Acts 1:21-22: "So one of the men who have accompanied us during all the time that the Lord Jesus went in and out among us, beginning from the baptism of John until the day when he was taken up from us - one of these men must become with us a witness to his resurrection."
Luke 1:2: "Just as they were delivered to us by those who from the beginning were eyewitnesses." 
Concerning Polybius' final reference to Laelius, Bauckham observes, "The reference ... is made not so much in order to contribute to the event described but in order to assure the readers that Laelius has been with Scipio throughout. It forms an inclusio with 10.3.2, where the comprehensive nature of Laelius's testimony is also indicated" (519). He notes further that Polybius' final reference to Laelius is reminiscent of the final reference to Peter in Mark:
Mark 16:7: "But go, tell his disciples and Peter that he is going before you to Galilee; there you will see him, as he told you." 
Thus, in addition to indicating the restoration of Peter, who had denied Jesus, the author reminds his audience that Peter was with Jesus from the beginning (1:16) to the end. Peter not only witnessed his entire ministry; he also saw Jesus alive from the dead.

Furthermore, Bauckham argues that when reading historical accounts of recent events, people were paying attention to the eyewitness sources that lay behind the account. Thus authors took care to leave subtle indications of these sources in their narratives. Bauckham provides several examples:
  • In his biography of Caesar, Plutarch refers to a key episode which Caesar did not narrate himself in his own famous account. Furthermore, this key episode occurred in Caesar's private carriage. Plutarch, however, notes that Caesar was accompanied at this time by some "of his friends ... who included Asinius Pollio" (Caes. 32.3-6). Elsewhere, Plutarch explains that Pollio was one of his eyewitness sources (46.2).
  • A similar example is found later in the narrative (52). Once again, when narrating an important event not found in Caesar's account, Plutarch specifically mentions that Pollio was with Caesar. 
  • When narrating the siege of a city that ended in mass suicide, Josephus mentions several specific people who escaped. The subtle implication is that these people could have provided Josephus with the information he relates in his account concerning the goings on in the city (War 4.81-82).
  • When narrating the siege of Masada that ended in mass suicide, Josephus once again mentions several specific people who escaped.
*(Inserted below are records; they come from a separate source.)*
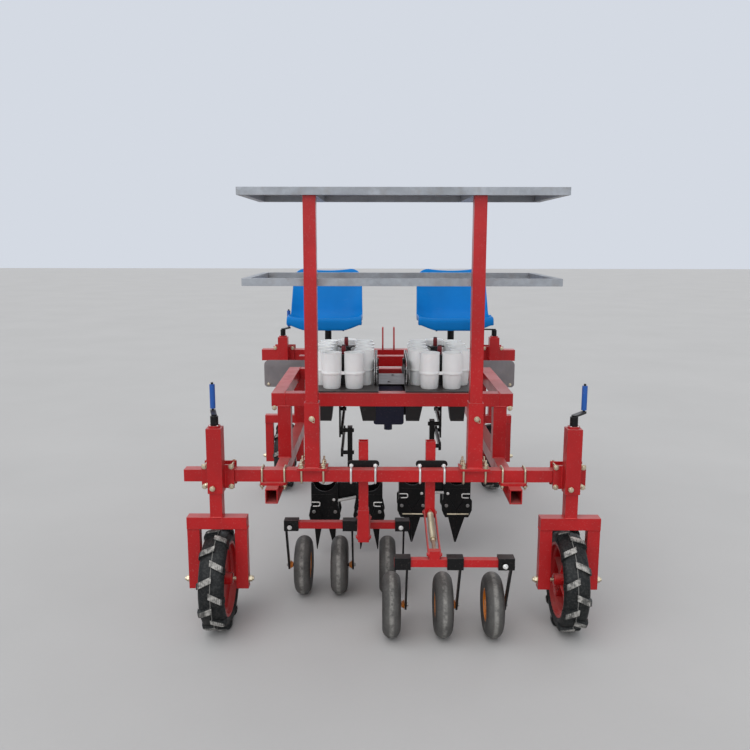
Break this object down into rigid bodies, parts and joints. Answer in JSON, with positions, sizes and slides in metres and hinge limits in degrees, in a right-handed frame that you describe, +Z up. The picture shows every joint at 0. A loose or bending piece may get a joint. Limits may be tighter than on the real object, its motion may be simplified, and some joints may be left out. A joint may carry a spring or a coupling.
{
  "type": "tractor-mounted vegetable transplanter",
  "caption": "Tractor-mounted vegetable transplanter with seats, rings of seedling cups, beaked planting buckets on parallel links, press wheels, tray racks and lugged wheels.",
  "frame": {"origin": "on the ground, at the middle of the machine's length and width", "axes": "+Y is the direction of travel, towards the tractor; +X is right when facing that way; +Z is up"},
  "size_m": [1.72, 2.2893, 1.79],
  "materials": {
    "red_paint": "gloss",
    "black_paint": "satin",
    "navy_paint": "satin",
    "orange_paint": "satin",
    "grey_steel": "satin",
    "galvanised": "satin",
    "zinc": "satin",
    "seat_plastic": "gloss",
    "grip_plastic": "gloss",
    "cup_plastic": "matt",
    "black_plastic": "matt",
    "tyre": "matt",
    "press_rubber": "matt"
  },
  "bodies": {
    "frame": {"toolbars": "red_paint", "side_rails": "red_paint", "cross_rails": "red_paint", "frame_legs": "red_paint", "hitch_brackets": "red_paint", "post_sockets": "red_paint", "rack_posts": "red_paint", "jack_sleeves": "red_paint", "wheel_forks": "red_paint", "fork_stems": "red_paint", "press_gang_frames": "red_paint", "tray_racks": "galvanised", "seats": "seat_plastic", "side_guards": "grey_steel", "drive_box": "navy_paint", "seat_pillars": "black_paint", "hanger_plates": "black_paint", "cup_trays": "black_paint", "wheel_straps": "black_paint", "drop_funnels": "black_plastic", "cup_rings": "cup_plastic", "wheel_axles": "zinc", "jack_cranks": "zinc", "crank_grips": "grip_plastic"},
    "wheel_rear_left": {"tyre_rear_left": "tyre", "rim_rear_left": "red_paint"},
    "wheel_rear_right": {"tyre_rear_right": "tyre", "rim_rear_right": "red_paint"},
    "wheel_front_left": {"tyre_front_left": "tyre", "rim_front_left": "red_paint"},
    "wheel_front_right": {"tyre_front_right": "tyre", "rim_front_right": "red_paint"},
    "press_wheel_left_1": {"press_tyre_left_1": "press_rubber", "press_hub_left_1": "orange_paint"},
    "press_wheel_left_2": {"press_tyre_left_2": "press_rubber", "press_hub_left_2": "orange_paint"},
    "press_wheel_left_3": {"press_tyre_left_3": "press_rubber", "press_hub_left_3": "orange_paint"},
    "press_wheel_right_1": {"press_tyre_right_1": "press_rubber", "press_hub_right_1": "orange_paint"},
    "press_wheel_right_2": {"press_tyre_right_2": "press_rubber", "press_hub_right_2": "orange_paint"},
    "press_wheel_right_3": {"press_tyre_right_3": "press_rubber", "press_hub_right_3": "orange_paint"},
    "upper_link_left": {"upper_link_left": "black_paint"},
    "lower_link_left": {"lower_link_left": "black_paint"},
    "carrier_left": {"carrier_left": "black_paint", "buckets_left": "black_paint"},
    "jaw_left_inner_left": {"jaw_left_inner_left": "black_paint"},
    "jaw_left_inner_right": {"jaw_left_inner_right": "black_paint"},
    "jaw_left_outer_left": {"jaw_left_outer_left": "black_paint"},
    "jaw_left_outer_right": {"jaw_left_outer_right": "black_paint"},
    "upper_link_right": {"upper_link_right": "black_paint"},
    "lower_link_right": {"lower_link_right": "black_paint"},
    "carrier_right": {"carrier_right": "black_paint", "buckets_right": "black_paint"},
    "jaw_right_inner_left": {"jaw_right_inner_left": "black_paint"},
    "jaw_right_inner_right": {"jaw_right_inner_right": "black_paint"},
    "jaw_right_outer_left": {"jaw_right_outer_left": "black_paint"},
    "jaw_right_outer_right": {"jaw_right_outer_right": "black_paint"}
  },
  "joints": [
    {"name": "wheel_rear_left_spin", "type": "hinge", "parent": "frame", "child": "wheel_rear_left", "pos_m": [-0.718, -0.933, 0.208], "axis": [1, 0, 0], "continuous": true},
    {"name": "wheel_rear_right_spin", "type": "hinge", "parent": "frame", "child": "wheel_rear_right", "pos_m": [0.718, -0.933, 0.208], "axis": [1, 0, 0], "continuous": true},
    {"name": "wheel_front_left_spin", "type": "hinge", "parent": "frame", "child": "wheel_front_left", "pos_m": [-0.668, 0.933, 0.208], "axis": [1, 0, 0], "continuous": true},
    {"name": "wheel_front_right_spin", "type": "hinge", "parent": "frame", "child": "wheel_front_right", "pos_m": [0.668, 0.933, 0.208], "axis": [1, 0, 0], "continuous": true},
    {"name": "press_wheel_left_1_spin", "type": "hinge", "parent": "frame", "child": "press_wheel_left_1", "pos_m": [-0.4, -0.615, 0.131], "axis": [1, 0, 0], "continuous": true},
    {"name": "press_wheel_left_2_spin", "type": "hinge", "parent": "frame", "child": "press_wheel_left_2", "pos_m": [-0.237, -0.615, 0.131], "axis": [1, 0, 0], "continuous": true},
    {"name": "press_wheel_left_3_spin", "type": "hinge", "parent": "frame", "child": "press_wheel_left_3", "pos_m": [-0.02, -0.615, 0.131], "axis": [1, 0, 0], "continuous": true},
    {"name": "press_wheel_right_1_spin", "type": "hinge", "parent": "frame", "child": "press_wheel_right_1", "pos_m": [-0.008, -1.005, 0.131], "axis": [1, 0, 0], "continuous": true},
    {"name": "press_wheel_right_2_spin", "type": "hinge", "parent": "frame", "child": "press_wheel_right_2", "pos_m": [0.201, -1.005, 0.131], "axis": [1, 0, 0], "continuous": true},
    {"name": "press_wheel_right_3_spin", "type": "hinge", "parent": "frame", "child": "press_wheel_right_3", "pos_m": [0.402, -1.005, 0.131], "axis": [1, 0, 0], "continuous": true},
    {"name": "lift_left", "type": "hinge", "parent": "frame", "child": "upper_link_left", "pos_m": [-0.244, 0.07, 0.708], "axis": [-1, 0, 0], "range_deg": [-3, 42]},
    {"name": "lower_link_left_pivot", "type": "hinge", "parent": "frame", "child": "lower_link_left", "pos_m": [-0.244, 0.07, 0.594], "axis": [-1, 0, 0], "range_deg": [-3, 42]},
    {"name": "carrier_left_pivot", "type": "hinge", "parent": "upper_link_left", "child": "carrier_left", "pos_m": [-0.244, -0.18432, 0.65394], "axis": [-1, 0, 0], "range_deg": [-42, 3]},
    {"name": "jaw_left_inner_left_open", "type": "hinge", "parent": "carrier_left", "child": "jaw_left_inner_left", "pos_m": [-0.161, -0.18432, 0.24994], "axis": [0, 1, 0], "range_deg": [-11, 3]},
    {"name": "jaw_left_inner_right_open", "type": "hinge", "parent": "carrier_left", "child": "jaw_left_inner_right", "pos_m": [-0.055, -0.18432, 0.24994], "axis": [0, -1, 0], "range_deg": [-11, 3]},
    {"name": "jaw_left_outer_left_open", "type": "hinge", "parent": "carrier_left", "child": "jaw_left_outer_left", "pos_m": [-0.383, -0.18432, 0.24994], "axis": [0, 1, 0], "range_deg": [-11, 3]},
    {"name": "jaw_left_outer_right_open", "type": "hinge", "parent": "carrier_left", "child": "jaw_left_outer_right", "pos_m": [-0.277, -0.18432, 0.24994], "axis": [0, -1, 0], "range_deg": [-11, 3]},
    {"name": "lift_right", "type": "hinge", "parent": "frame", "child": "upper_link_right", "pos_m": [0.244, 0.07, 0.708], "axis": [-1, 0, 0], "range_deg": [-11, 34]},
    {"name": "lower_link_right_pivot", "type": "hinge", "parent": "frame", "child": "lower_link_right", "pos_m": [0.244, 0.07, 0.594], "axis": [-1, 0, 0], "range_deg": [-11, 34]},
    {"name": "carrier_right_pivot", "type": "hinge", "parent": "upper_link_right", "child": "carrier_right", "pos_m": [0.244, -0.18937, 0.68986], "axis": [-1, 0, 0], "range_deg": [-34, 11]},
    {"name": "jaw_right_inner_left_open", "type": "hinge", "parent": "carrier_right", "child": "jaw_right_inner_left", "pos_m": [0.055, -0.18937, 0.28586], "axis": [0, 1, 0], "range_deg": [0, 14]},
    {"name": "jaw_right_inner_right_open", "type": "hinge", "parent": "carrier_right", "child": "jaw_right_inner_right", "pos_m": [0.161, -0.18937, 0.28586], "axis": [0, -1, 0], "range_deg": [0, 14]},
    {"name": "jaw_right_outer_left_open", "type": "hinge", "parent": "carrier_right", "child": "jaw_right_outer_left", "pos_m": [0.277, -0.18937, 0.28586], "axis": [0, 1, 0], "range_deg": [0, 14]},
    {"name": "jaw_right_outer_right_open", "type": "hinge", "parent": "carrier_right", "child": "jaw_right_outer_right", "pos_m": [0.383, -0.18937, 0.28586], "axis": [0, -1, 0], "range_deg": [0, 14]}
  ],
  "couplings": [
    {"joint": "lower_link_left_pivot", "follows": "lift_left", "ratio": 1},
    {"joint": "carrier_left_pivot", "follows": "lift_left", "ratio": -1},
    {"joint": "jaw_left_inner_right_open", "follows": "jaw_left_inner_left_open", "ratio": 1},
    {"joint": "jaw_left_outer_left_open", "follows": "jaw_left_inner_left_open", "ratio": 1},
    {"joint": "jaw_left_outer_right_open", "follows": "jaw_left_inner_left_open", "ratio": 1},
    {"joint": "lower_link_right_pivot", "follows": "lift_right", "ratio": 1},
    {"joint": "carrier_right_pivot", "follows": "lift_right", "ratio": -1},
    {"joint": "jaw_right_inner_right_open", "follows": "jaw_right_inner_left_open", "ratio": 1},
    {"joint": "jaw_right_outer_left_open", "follows": "jaw_right_inner_left_open", "ratio": 1},
    {"joint": "jaw_right_outer_right_open", "follows": "jaw_right_inner_left_open", "ratio": 1}
  ]
}
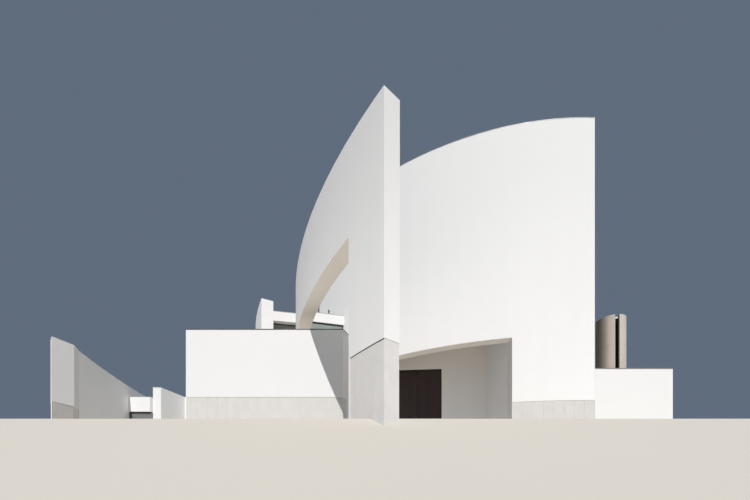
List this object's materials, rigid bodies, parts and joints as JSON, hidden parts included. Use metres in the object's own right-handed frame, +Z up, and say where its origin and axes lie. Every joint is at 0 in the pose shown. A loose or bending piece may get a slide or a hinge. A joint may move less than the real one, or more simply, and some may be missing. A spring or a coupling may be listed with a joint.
{
  "type": "modern church building",
  "caption": "White rendered church: half-drum nave with a carved porch, a tall curved fin wall with a long lintel, low block, curved ambulatory, annex, round shaft and low wing.",
  "frame": {"origin": "centre of the nave's curved wall, at the level of the lowest ground the walls meet, 0.3 m below the square", "axes": "+Z up; -Y towards the square that the porch faces; +X towards the annex"},
  "size_m": [29.1845, 38.6882, 13.98],
  "materials": {
    "white_render": "smooth white lime render, matt",
    "pale_stone": "honed pale limestone slabs",
    "bare_concrete": "board-marked concrete, matt",
    "roof_membrane": "grey roof gravel on a slab, matt",
    "dark_glass": "clear glazing over a dark room",
    "dark_wood": "dark stained boards, satin",
    "dark_metal": "dark brown paint, satin"
  },
  "bodies": {
    "building": {"drum_stone_base": "pale_stone", "drum_wall_front": "white_render", "drum_wall_over_porch": "white_render", "drum_wall_left": "white_render", "drum_wall_rear_left": "white_render", "drum_wall_rear": "white_render", "nave_side_wall": "white_render", "nave_side_stone_base": "pale_stone", "nave_roof": "roof_membrane", "nave_floor": "pale_stone", "porch_side_wall": "white_render", "porch_wall_right": "white_render", "porch_wall_left": "white_render", "porch_wall_over_door": "white_render", "porch_ceiling": "white_render", "door_frame": "dark_metal", "fin_pier": "white_render", "fin_stone_base": "pale_stone", "fin_lintel": "white_render", "fin_rear_wall": "white_render", "ring_wall_left": "white_render", "ring_wall_rear_left": "white_render", "ring_wall_rear": "white_render", "ring_end_wall": "white_render", "ring_roof_left": "roof_membrane", "ring_roof_right": "roof_membrane", "clerestory_glass_left": "dark_glass", "clerestory_glass_right": "dark_glass", "block_front_wall": "white_render", "block_stone_base": "pale_stone", "block_right_wall": "white_render", "block_left_wall": "white_render", "block_roof": "roof_membrane", "annex_front_wall": "white_render", "annex_side_wall": "white_render", "annex_rear_wall": "white_render", "annex_roof": "roof_membrane", "shaft": "bare_concrete", "left_curved_wall": "white_render", "left_end_pier": "white_render", "left_end_stone_base": "pale_stone", "wing_left_wall": "white_render", "wing_front_wall": "white_render", "wing_front_glass": "dark_glass", "wing_rear_wall": "white_render", "wing_roof": "roof_membrane", "lane_lintel": "white_render", "lane_screen": "dark_glass"},
    "left_door": {"door_leaf_left": "dark_wood"},
    "right_door": {"door_leaf_right": "dark_wood"}
  },
  "joints": [
    {"name": "left_door_hinge", "type": "hinge", "parent": "building", "child": "left_door", "pos_m": [-7.77843, -10.23516, 2.5], "axis": [0, 0, 1], "range_deg": [0, 90]},
    {"name": "right_door_hinge", "type": "hinge", "parent": "building", "child": "right_door", "pos_m": [-5.31426, -10.43169, 2.5], "axis": [0, 0, -1], "range_deg": [0, 90]}
  ]
}
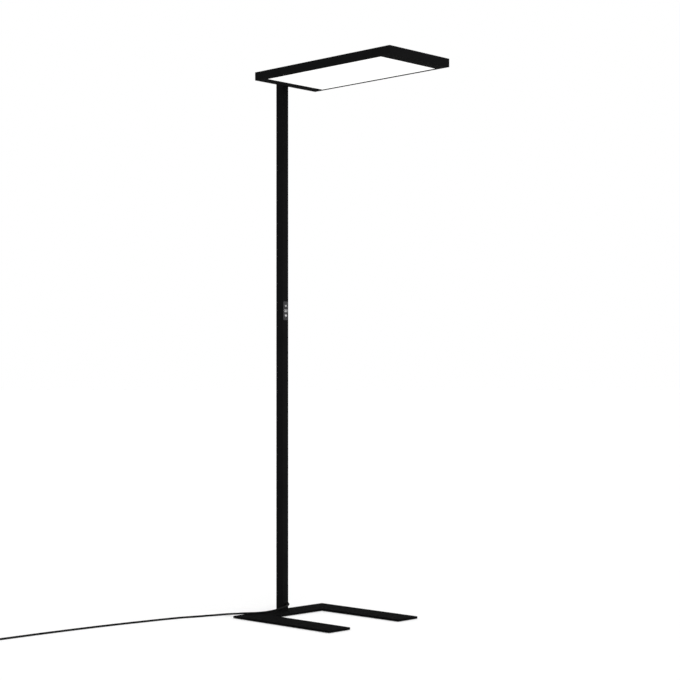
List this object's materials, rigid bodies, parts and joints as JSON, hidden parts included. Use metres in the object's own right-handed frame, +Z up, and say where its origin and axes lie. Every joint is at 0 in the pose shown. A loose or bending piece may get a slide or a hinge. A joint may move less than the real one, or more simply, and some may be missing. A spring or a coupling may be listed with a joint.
{
  "type": "floor lamp",
  "caption": "Office floor lamp: open flat foot, slim rectangular post with a keypad, flat rectangular head that lights down and up.",
  "frame": {"origin": "on the floor, under the middle of the bounding box of the lamp without its free cord", "axes": "+X from the post to the free end of the head, +Y across the lamp to its far side, +Z up"},
  "size_m": [1.0839, 1.435, 1.95],
  "materials": {
    "black_steel": "matte black powder coat with a fine texture",
    "black_aluminium": "extruded aluminium under a matte black powder coat",
    "plain_steel": "bare milled steel",
    "plain_aluminium": "bare aluminium",
    "zinc_screws": "zinc plated",
    "black_screws": "black oxide",
    "pad_rubber": "dull elastomer",
    "cord_rubber": "satin black cable sheath",
    "black_plastic": "fine moulded texture",
    "grey_plastic": "satin dark grey",
    "nickel": "nickel-plated brass",
    "thin_lead": "sheathed wire",
    "green_board": "solder mask",
    "white_board": "white solder mask",
    "white_sheet": "matte white coil coating",
    "white_plastic": "moulded",
    "opal": "satin opal sheet"
  },
  "bodies": {
    "stand": {"foot_plate": "black_steel", "glide_pads": "pad_rubber", "foot_block": "plain_steel", "foot_screws": "zinc_screws", "post_tube": "black_aluminium", "post_set_screws": "black_screws", "post_cap": "black_plastic", "post_top_block": "plain_aluminium", "head_bracket": "plain_steel", "bracket_screws": "black_screws", "bracket_rivets": "black_aluminium", "cable_gland": "black_plastic", "cord_boot": "cord_rubber", "mains_cord": "cord_rubber", "cord_coil": "cord_rubber", "cord_tail": "cord_rubber", "plug_body": "black_plastic", "plug_contacts": "nickel", "post_mains_lead": "cord_rubber", "control_lead": "thin_lead", "driver_lead": "thin_lead", "keypad_fascia": "grey_plastic", "keypad_carrier": "black_plastic", "keypad_board": "green_board", "key_switches": "black_plastic", "board_screws": "zinc_screws", "head_side_left": "black_aluminium", "head_side_right": "black_aluminium", "head_end_post": "black_aluminium", "head_end_far": "black_aluminium", "corner_keys": "plain_aluminium", "top_cover": "black_aluminium", "cover_screws": "black_screws", "top_window": "opal", "light_tray": "white_sheet", "led_boards_down": "white_board", "led_boards_up": "white_board", "light_panel": "opal", "led_driver": "plain_aluminium", "driver_pads": "pad_rubber", "terminal_block": "white_plastic", "led_leads": "thin_lead"},
    "upper_key": {"key_up": "grey_plastic"},
    "middle_key": {"key_power": "grey_plastic"},
    "lower_key": {"key_down": "grey_plastic"}
  },
  "joints": [
    {"name": "upper_key_press", "type": "slide", "parent": "stand", "child": "upper_key", "axis": [-1, 0, 0], "range_m": [0, 0.0006], "stiffness_N_per_m": 2500},
    {"name": "middle_key_press", "type": "slide", "parent": "stand", "child": "middle_key", "axis": [-1, 0, 0], "range_m": [0, 0.0006], "stiffness_N_per_m": 2500},
    {"name": "lower_key_press", "type": "slide", "parent": "stand", "child": "lower_key", "axis": [-1, 0, 0], "range_m": [0, 0.0006], "stiffness_N_per_m": 2500}
  ]
}
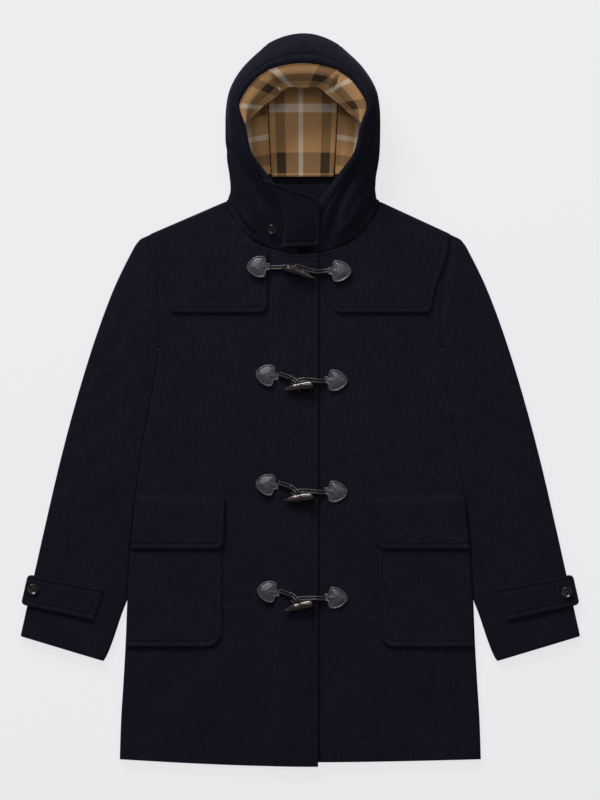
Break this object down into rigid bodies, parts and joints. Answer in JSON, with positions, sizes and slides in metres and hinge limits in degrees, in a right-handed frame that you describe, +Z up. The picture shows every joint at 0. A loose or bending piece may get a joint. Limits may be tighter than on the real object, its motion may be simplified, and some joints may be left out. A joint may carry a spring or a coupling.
{
  "type": "duffle coat",
  "caption": "Mid-length hooded duffle coat laid flat on its back, its hood propped open, with horn toggles, cord loops, leather patches, patch pockets and yokes.",
  "frame": {"origin": "centre of the coat's outline on the surface it lies on", "axes": "+Z up from the surface, +Y toward the hood, +X toward the wearer's left side"},
  "size_m": [0.896, 1.173, 0.0871],
  "materials": {
    "melton": "dark navy wool melton, brushed and milled, matt with a soft nap",
    "lining": "brushed wool lining in a camel, brown and cream check",
    "leather": "smooth black-grey calf leather and waxed cord, semi-gloss",
    "horn": "polished dark brown horn",
    "button": "polished near-black four-hole buttons"
  },
  "bodies": {
    "root": {"right_front": "melton", "left_front": "melton", "back_panel": "melton", "right_sleeve": "melton", "left_sleeve": "melton", "hood_right_side": "melton", "hood_left_side": "melton", "hood_centre": "melton", "hood_lining_right": "lining", "hood_lining_left": "lining", "hood_lining_centre": "lining", "hood_lining_fold": "lining", "inner_neck_band": "melton", "throat_tab": "melton", "right_yoke": "melton", "left_yoke": "melton", "right_pocket": "melton", "right_pocket_flap": "melton", "left_pocket": "melton", "left_pocket_flap": "melton", "right_cuff_tab": "melton", "right_cuff_button": "button", "left_cuff_tab": "melton", "left_cuff_button": "button", "throat_button": "button", "fastening_1_right_patch": "leather", "fastening_1_left_patch": "leather", "fastening_1_toggle_cord": "leather", "fastening_1_loop_cord": "leather", "fastening_1_toggle": "horn", "fastening_2_right_patch": "leather", "fastening_2_left_patch": "leather", "fastening_2_toggle_cord": "leather", "fastening_2_loop_cord": "leather", "fastening_2_toggle": "horn", "fastening_3_right_patch": "leather", "fastening_3_left_patch": "leather", "fastening_3_toggle_cord": "leather", "fastening_3_loop_cord": "leather", "fastening_3_toggle": "horn", "fastening_4_right_patch": "leather", "fastening_4_left_patch": "leather", "fastening_4_toggle_cord": "leather", "fastening_4_loop_cord": "leather", "fastening_4_toggle": "horn"}
  },
  "joints": []
}
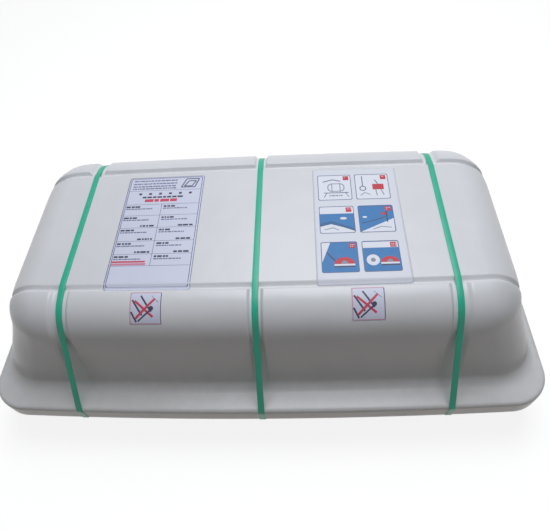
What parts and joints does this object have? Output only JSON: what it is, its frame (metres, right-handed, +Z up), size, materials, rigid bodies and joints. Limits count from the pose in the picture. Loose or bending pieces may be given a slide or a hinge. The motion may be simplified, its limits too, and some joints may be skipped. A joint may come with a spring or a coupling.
{
  "type": "inflatable life raft",
  "caption": "Inflatable life raft packed in a flat two-part moulded container with rolled bolsters and a wide flange, held shut by bands round it.",
  "frame": {"origin": "on the ground, under the middle of the container", "axes": "+X along the container's length, +Z up, the front with the handling labels faces -Y"},
  "size_m": [1.448, 0.8446, 0.4118],
  "materials": {
    "gelcoat": "white gelcoat on glass-fibre laminate",
    "seal_rubber": "black EPDM",
    "band_green": "green embossed polyester strapping",
    "clip_steel": "zinc-plated steel",
    "label_film": "printed vinyl film",
    "raft_orange": "orange coated fabric",
    "raft_black": "black rubber-coated fabric",
    "bag_grey": "grey woven nylon",
    "cylinder_red": "red painted steel",
    "valve_brass": "turned brass",
    "hose_rubber": "braided rubber hose",
    "foam_white": "closed-cell foam",
    "plastic_orange": "moulded orange plastic",
    "paddle_wood": "varnished beech",
    "lamp_clear": "translucent lamp dome"
  },
  "bodies": {
    "root": {"upper_shell": "gelcoat", "lower_shell": "gelcoat", "flange_seal": "seal_rubber", "strap_left": "band_green", "strap_middle": "band_green", "strap_right": "band_green", "strap_clip_left": "clip_steel", "strap_clip_middle": "clip_steel", "strap_clip_right": "clip_steel", "data_label": "label_film", "instruction_label": "label_film", "handling_label_left": "label_film", "handling_label_right": "label_film", "painter_gland": "seal_rubber", "drain_plug_left": "seal_rubber", "drain_plug_right": "seal_rubber", "raft_floor": "raft_orange", "lower_buoyancy_tube": "raft_black", "upper_buoyancy_tube": "raft_black", "canopy": "raft_orange", "gas_cylinder": "cylinder_red", "cylinder_cradle_left": "foam_white", "cylinder_cradle_right": "foam_white", "cylinder_valve": "valve_brass", "firing_head": "valve_brass", "inlet_valve_lower": "valve_brass", "inflation_hose_lower": "hose_rubber", "inlet_valve_upper": "valve_brass", "inflation_hose_upper": "hose_rubber", "sea_anchor_bag_lower": "raft_orange", "sea_anchor_bag_upper": "raft_orange", "hand_bellows": "plastic_orange", "painter_line_bag": "bag_grey", "emergency_pack": "raft_orange", "paddle_1": "paddle_wood", "paddle_2": "paddle_wood", "rescue_quoit": "plastic_orange", "repair_kit_bag": "bag_grey", "boarding_ladder_roll": "bag_grey", "safety_knife": "plastic_orange", "lamp_battery": "plastic_orange", "canopy_lamp": "lamp_clear"}
  },
  "joints": []
}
Again, the subtle implication is that these people were the source of the inside information which Josephus includes in his narrative (7.398-99). 
Bauckham compares such passages to Mark 15-16. Here Peter has fled, and is no longer a witness to the events. Thus Mark introduces the women, whom he names no less than 3 times (15:40, 47; 16:1). Furthermore, Mark emphasizes that these women were eyewitnesses:
Mark 15:40: There were also women looking on from afar ...
Mark 15:47: Mary Magdalene and Mary the mother of Joses saw where he was laid ...
Mark 16:4: They saw that the stone was rolled back ...
Mark 16:5: And entering the tomb, they saw a young man ... 
Additionally, Mark names "Simon of Cyrene ... the father of Alexander and Rufus" as the man who carried Jesus' cross. (Alexander and Rufus were evidently known to the community for which Mark is writing.)

Thus the portion of Mark's narrative in which he gives the most attention to explicitly identifying eyewitnesses happens to be the portion where Peter is absent. As Bauckham argues, "[This is] an important confirmation of my claim that [Mark] portrays Peter as his principle eyewitness. It is precisely because Peter drops out of the narrative after chapter 14 that the women are needed as eyewitnesses in the rest of Mark's narrative" (524).